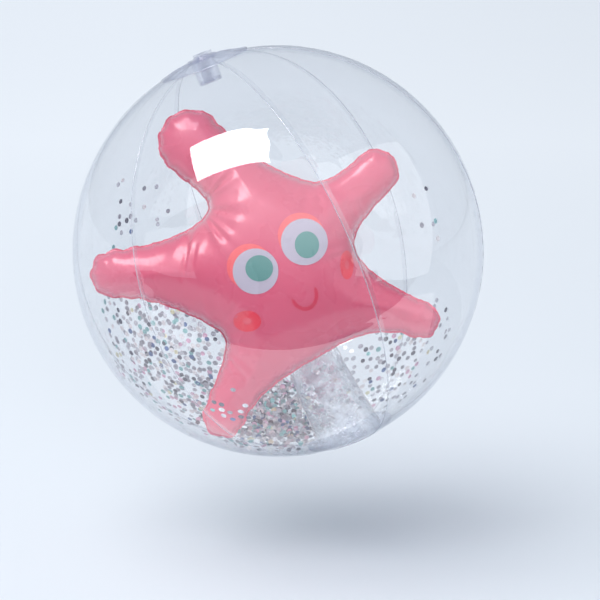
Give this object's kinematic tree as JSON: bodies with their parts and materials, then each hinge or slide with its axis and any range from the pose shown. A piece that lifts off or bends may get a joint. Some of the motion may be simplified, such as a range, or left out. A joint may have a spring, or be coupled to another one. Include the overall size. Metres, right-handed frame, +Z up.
{
  "type": "inflatable ball",
  "caption": "Clear inflatable beach ball of welded film gores with an air-filled star figure held inside on a film sleeve, push-in valves and loose glitter",
  "frame": {"origin": "centre of the ball", "axes": "+Z up with the ball hanging or resting as seen, -Y the side that the star faces, pole axis leaning 21.1 degrees from +Z towards -X and 1.8 degrees towards +Y"},
  "size_m": [0.3486, 0.3488, 0.3494],
  "materials": {
    "clear_film": "clear glossy flexible vinyl film, 0.4 mm",
    "disc_film": "clear lilac-tinted vinyl film, glossy",
    "valve_vinyl": "clear moulded soft vinyl, slightly cloudy",
    "star_vinyl": "opaque pink vinyl film with printed face, glossy",
    "sleeve_film": "frosted clear vinyl film",
    "glitter": "round metallised film flakes, 4 mm across"
  },
  "bodies": {
    "root": {"gore_1": "clear_film", "gore_2": "clear_film", "gore_3": "clear_film", "gore_4": "clear_film", "gore_5": "clear_film", "gore_6": "clear_film", "top_disc": "disc_film", "top_valve_base": "valve_vinyl", "bottom_disc": "disc_film", "bottom_valve_base": "valve_vinyl", "star_sleeve": "sleeve_film"},
    "top_stem": {"top_valve_stem": "valve_vinyl", "top_valve_strap": "valve_vinyl"},
    "top_cap": {"top_valve_cap": "valve_vinyl"},
    "top_flap": {"top_valve_flap": "valve_vinyl"},
    "bottom_stem": {"bottom_valve_stem": "valve_vinyl", "bottom_valve_strap": "valve_vinyl"},
    "bottom_cap": {"bottom_valve_cap": "valve_vinyl"},
    "bottom_flap": {"bottom_valve_flap": "valve_vinyl"},
    "star": {"star_front_skin": "star_vinyl", "star_back_skin": "star_vinyl"},
    "glitter": {"glitter_heap": "glitter"}
  },
  "joints": [
    {"name": "top_valve_push", "type": "slide", "parent": "root", "child": "top_stem", "axis": [0.3598, -0.0314, -0.9325], "range_m": [-0.01, 0]},
    {"name": "top_cap_hinge", "type": "hinge", "parent": "top_stem", "child": "top_cap", "pos_m": [-0.0553, 0.00563, 0.17054], "axis": [0.0113, 0.9995, -0.0293], "range_deg": [0, 140]},
    {"name": "top_flap_hinge", "type": "hinge", "parent": "top_stem", "child": "top_flap", "pos_m": [-0.06135, 0.00492, 0.14399], "axis": [0.0113, 0.9995, -0.0293], "range_deg": [0, 45]},
    {"name": "bottom_valve_push", "type": "slide", "parent": "root", "child": "bottom_stem", "axis": [-0.3598, 0.0314, 0.9325], "range_m": [-0.01, 0]},
    {"name": "bottom_cap_hinge", "type": "hinge", "parent": "bottom_stem", "child": "bottom_cap", "pos_m": [0.07359, -0.00563, -0.16348], "axis": [-0.0113, -0.9995, 0.0293], "range_deg": [0, 140]},
    {"name": "bottom_flap_hinge", "type": "hinge", "parent": "bottom_stem", "child": "bottom_flap", "pos_m": [0.05127, -0.00492, -0.14788], "axis": [-0.0113, -0.9995, 0.0293], "range_deg": [0, 45]},
    {"name": "star_twist", "type": "hinge", "parent": "root", "child": "star", "pos_m": [0, 0, 0], "axis": [-0.3598, 0.0314, 0.9325], "range_deg": [-12, 12], "stiffness_Nm_per_rad": 0.2, "deforming": ["star_sleeve"]},
    {"name": "glitter_drift", "type": "hinge", "parent": "root", "child": "glitter", "pos_m": [0, 0, 0], "axis": [1, 0, 0], "range_deg": [-18, 18]}
  ]
}
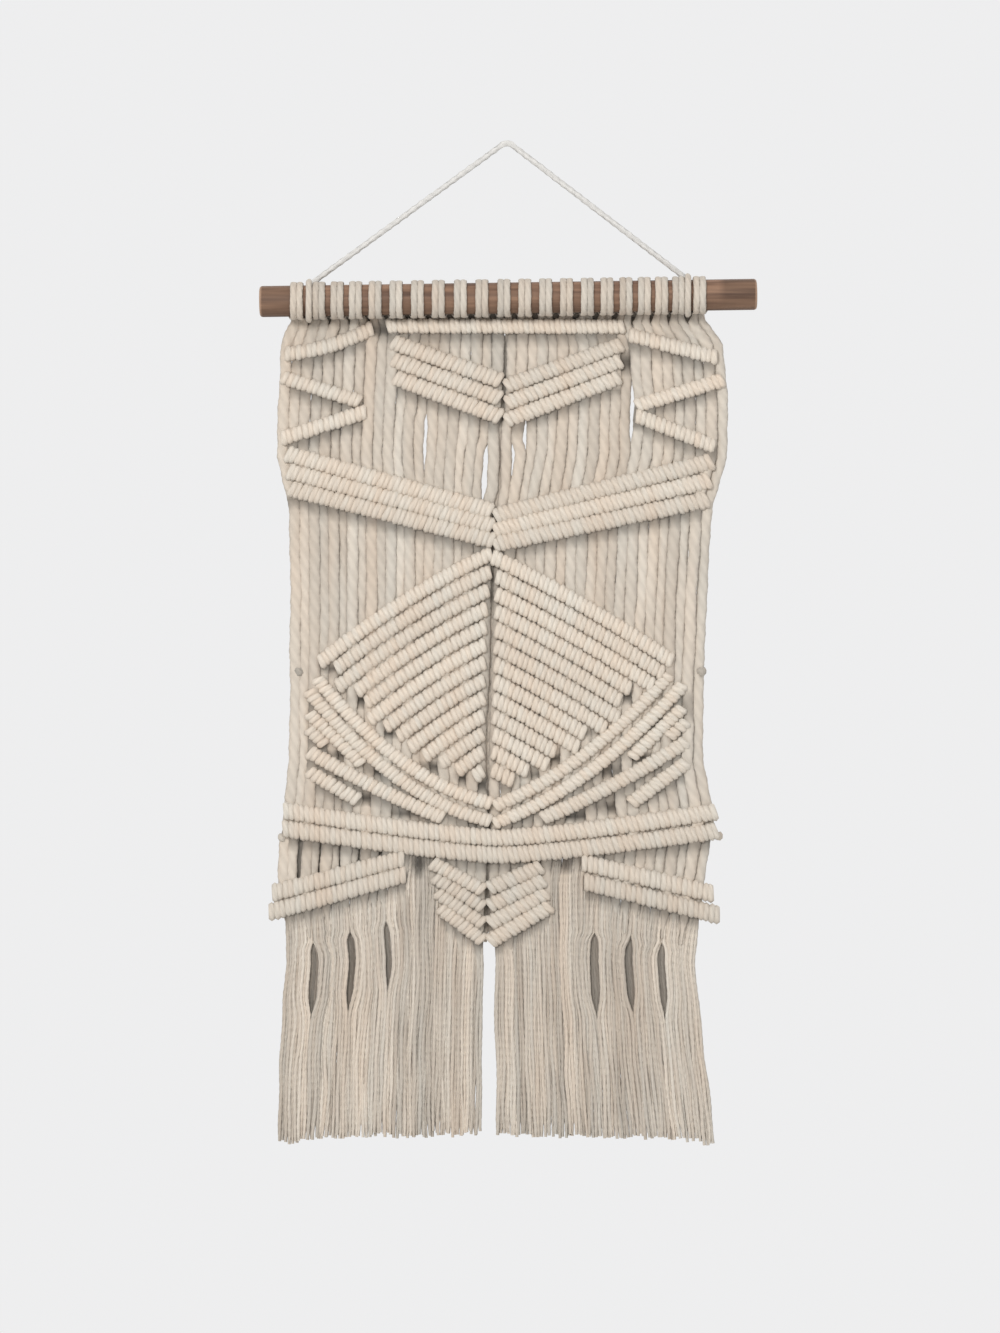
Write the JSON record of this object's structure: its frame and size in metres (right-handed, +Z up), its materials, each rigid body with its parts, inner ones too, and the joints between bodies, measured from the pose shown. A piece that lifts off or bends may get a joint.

_Task details_
Make a verbatim copy of every entry shown above.

_Reply to the exercise_
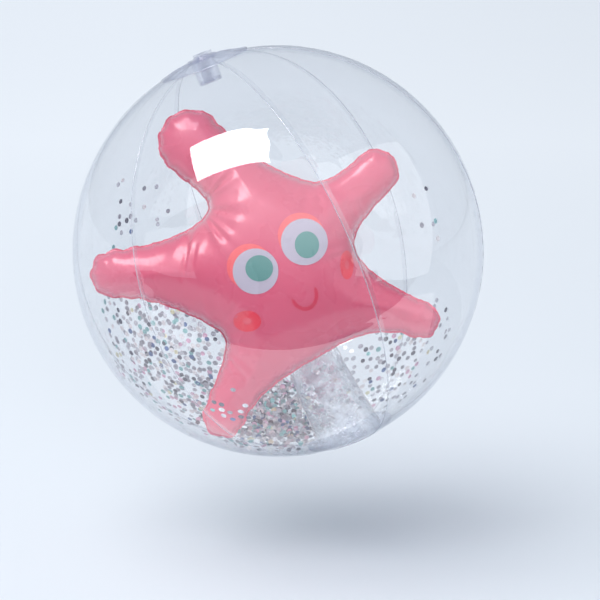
Give this object's kinematic tree as JSON: bodies with their parts and materials, then each hinge or slide with its axis and any range from the pose shown. A piece that lifts off or bends may get a joint. Some of the motion may be simplified, such as a range, or left out. A joint may have a spring, or be coupled to another one. Include the overall size. Metres, right-handed frame, +Z up.
{
  "type": "inflatable ball",
  "caption": "Clear inflatable beach ball of welded film gores with an air-filled star figure held inside on a film sleeve, push-in valves and loose glitter",
  "frame": {"origin": "centre of the ball", "axes": "+Z up with the ball hanging or resting as seen, -Y the side that the star faces, pole axis leaning 21.1 degrees from +Z towards -X and 1.8 degrees towards +Y"},
  "size_m": [0.3486, 0.3488, 0.3494],
  "materials": {
    "clear_film": "clear glossy flexible vinyl film, 0.4 mm",
    "disc_film": "clear lilac-tinted vinyl film, glossy",
    "valve_vinyl": "clear moulded soft vinyl, slightly cloudy",
    "star_vinyl": "opaque pink vinyl film with printed face, glossy",
    "sleeve_film": "frosted clear vinyl film",
    "glitter": "round metallised film flakes, 4 mm across"
  },
  "bodies": {
    "root": {"gore_1": "clear_film", "gore_2": "clear_film", "gore_3": "clear_film", "gore_4": "clear_film", "gore_5": "clear_film", "gore_6": "clear_film", "top_disc": "disc_film", "top_valve_base": "valve_vinyl", "bottom_disc": "disc_film", "bottom_valve_base": "valve_vinyl", "star_sleeve": "sleeve_film"},
    "top_stem": {"top_valve_stem": "valve_vinyl", "top_valve_strap": "valve_vinyl"},
    "top_cap": {"top_valve_cap": "valve_vinyl"},
    "top_flap": {"top_valve_flap": "valve_vinyl"},
    "bottom_stem": {"bottom_valve_stem": "valve_vinyl", "bottom_valve_strap": "valve_vinyl"},
    "bottom_cap": {"bottom_valve_cap": "valve_vinyl"},
    "bottom_flap": {"bottom_valve_flap": "valve_vinyl"},
    "star": {"star_front_skin": "star_vinyl", "star_back_skin": "star_vinyl"},
    "glitter": {"glitter_heap": "glitter"}
  },
  "joints": [
    {"name": "top_valve_push", "type": "slide", "parent": "root", "child": "top_stem", "axis": [0.3598, -0.0314, -0.9325], "range_m": [-0.01, 0]},
    {"name": "top_cap_hinge", "type": "hinge", "parent": "top_stem", "child": "top_cap", "pos_m": [-0.0553, 0.00563, 0.17054], "axis": [0.0113, 0.9995, -0.0293], "range_deg": [0, 140]},
    {"name": "top_flap_hinge", "type": "hinge", "parent": "top_stem", "child": "top_flap", "pos_m": [-0.06135, 0.00492, 0.14399], "axis": [0.0113, 0.9995, -0.0293], "range_deg": [0, 45]},
    {"name": "bottom_valve_push", "type": "slide", "parent": "root", "child": "bottom_stem", "axis": [-0.3598, 0.0314, 0.9325], "range_m": [-0.01, 0]},
    {"name": "bottom_cap_hinge", "type": "hinge", "parent": "bottom_stem", "child": "bottom_cap", "pos_m": [0.07359, -0.00563, -0.16348], "axis": [-0.0113, -0.9995, 0.0293], "range_deg": [0, 140]},
    {"name": "bottom_flap_hinge", "type": "hinge", "parent": "bottom_stem", "child": "bottom_flap", "pos_m": [0.05127, -0.00492, -0.14788], "axis": [-0.0113, -0.9995, 0.0293], "range_deg": [0, 45]},
    {"name": "star_twist", "type": "hinge", "parent": "root", "child": "star", "pos_m": [0, 0, 0], "axis": [-0.3598, 0.0314, 0.9325], "range_deg": [-12, 12], "stiffness_Nm_per_rad": 0.2, "deforming": ["star_sleeve"]},
    {"name": "glitter_drift", "type": "hinge", "parent": "root", "child": "glitter", "pos_m": [0, 0, 0], "axis": [1, 0, 0], "range_deg": [-18, 18]}
  ]
}
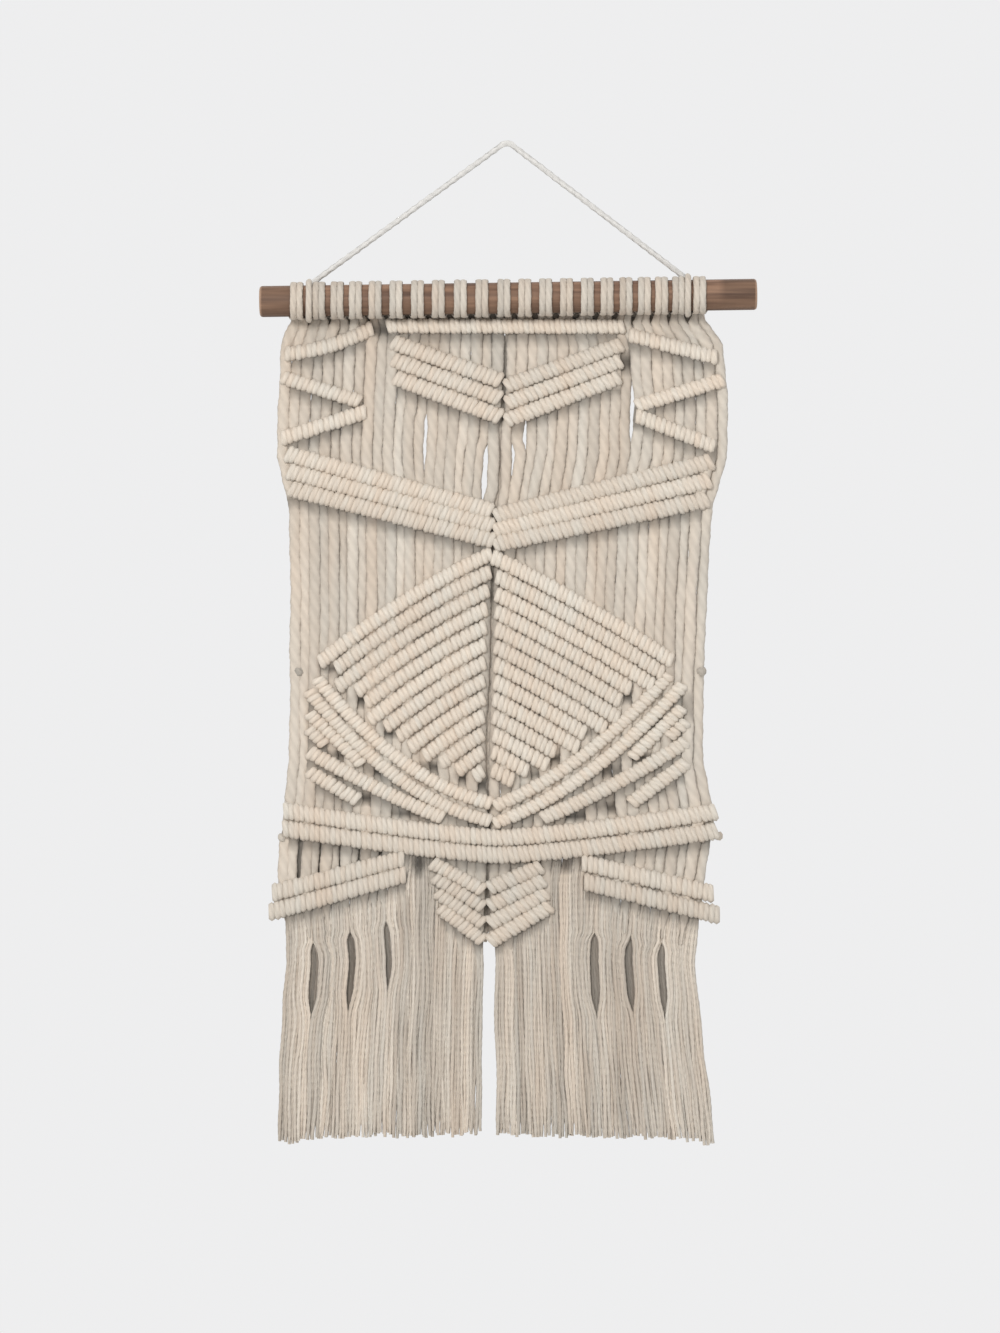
Write the JSON record of this object's structure: its frame and size in metres (right-handed, +Z up), its materials, each rigid body with its parts, inner ones too, and the joints between bodies, measured from the pose shown. A piece that lifts off or bends may get a joint.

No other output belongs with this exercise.